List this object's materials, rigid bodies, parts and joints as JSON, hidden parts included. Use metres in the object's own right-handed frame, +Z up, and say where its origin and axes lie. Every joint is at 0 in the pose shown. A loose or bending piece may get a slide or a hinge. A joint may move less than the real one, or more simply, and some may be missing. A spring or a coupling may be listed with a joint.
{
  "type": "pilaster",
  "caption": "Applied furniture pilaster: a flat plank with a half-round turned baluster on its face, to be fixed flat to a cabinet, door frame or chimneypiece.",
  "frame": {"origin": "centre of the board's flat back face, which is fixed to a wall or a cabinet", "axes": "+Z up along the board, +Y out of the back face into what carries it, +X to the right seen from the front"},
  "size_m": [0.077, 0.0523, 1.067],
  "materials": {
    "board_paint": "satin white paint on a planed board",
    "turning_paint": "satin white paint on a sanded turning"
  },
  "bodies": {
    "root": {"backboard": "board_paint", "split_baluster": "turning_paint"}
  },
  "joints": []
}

☆ ☆ ☆

Would you give the material above again, complete and exact?

List this object's materials, rigid bodies, parts and joints as JSON, hidden parts included. Use metres in the object's own right-handed frame, +Z up, and say where its origin and axes lie. Every joint is at 0 in the pose shown. A loose or bending piece may get a slide or a hinge. A joint may move less than the real one, or more simply, and some may be missing. A spring or a coupling may be listed with a joint.
{
  "type": "pilaster",
  "caption": "Applied furniture pilaster: a flat plank with a half-round turned baluster on its face, to be fixed flat to a cabinet, door frame or chimneypiece.",
  "frame": {"origin": "centre of the board's flat back face, which is fixed to a wall or a cabinet", "axes": "+Z up along the board, +Y out of the back face into what carries it, +X to the right seen from the front"},
  "size_m": [0.077, 0.0523, 1.067],
  "materials": {
    "board_paint": "satin white paint on a planed board",
    "turning_paint": "satin white paint on a sanded turning"
  },
  "bodies": {
    "root": {"backboard": "board_paint", "split_baluster": "turning_paint"}
  },
  "joints": []
}